Samantha Neiman
Samantha Neiman is a principal researcher at AIR. Neiman’s work focuses on rigorous development of high-quality measurement tools, large-scale data collections, and data use, with a primary focus on school climate and related topics (conditions for learning, crime and safety, social and emotional skills, character development). She serves as the project director or survey lead for multiple large-scale survey and psychometric projects, where she provides assistance to schools, districts, states, federal agencies, universities, and foundations through projects such as the Nevada School Climate/Social Emotional Learning Survey, the Cleveland Conditions for Learning and Conditions for Teaching surveys, the National Center for Safe Supportive Learning Environments, the Boy Scouts of America Adult Volunteer survey, the School's Out New York City Leadership Survey, and the Thompson Scholars Learning Communities evaluation.
Under contract with the National Center for Education Statistics (NCES), Neiman also played a key role in the preparation, collection, data processing, and data dissemination for NCES surveys and was extensively involved in editing, imputation, weighting, and bias analyses for national-level surveys.
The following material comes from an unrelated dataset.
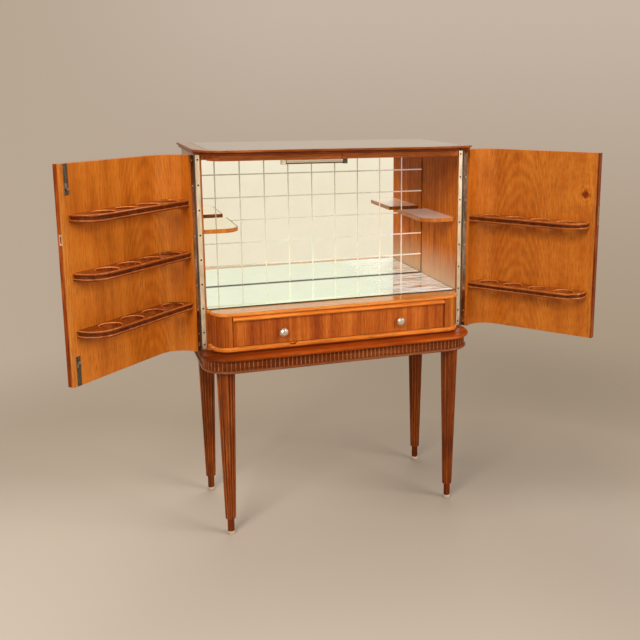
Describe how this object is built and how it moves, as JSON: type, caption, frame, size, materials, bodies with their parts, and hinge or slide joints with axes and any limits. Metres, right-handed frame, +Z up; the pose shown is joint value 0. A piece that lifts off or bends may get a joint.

Further, she has been involved in questionnaire development, sampling, data verification and cleaning, and data trainings for NCES. Neiman has authored several NCES reports on school crime and published an article in the Journal of Law and Education titled “Bullying: A State of Affairs.”
In addition, Neiman’s work in an array of topics, including bullying, trends and clusters of school crime, adolescent drug use, issues of survey nonresponse, and school climate survey measurement properties for designing power analyses, has been presented at various national conferences. Neiman received a project management certification from Northwestern University in 2016, and a Record of Specialization in Rasch and Item Response Theory from the Institute for Statistics Education in 2019.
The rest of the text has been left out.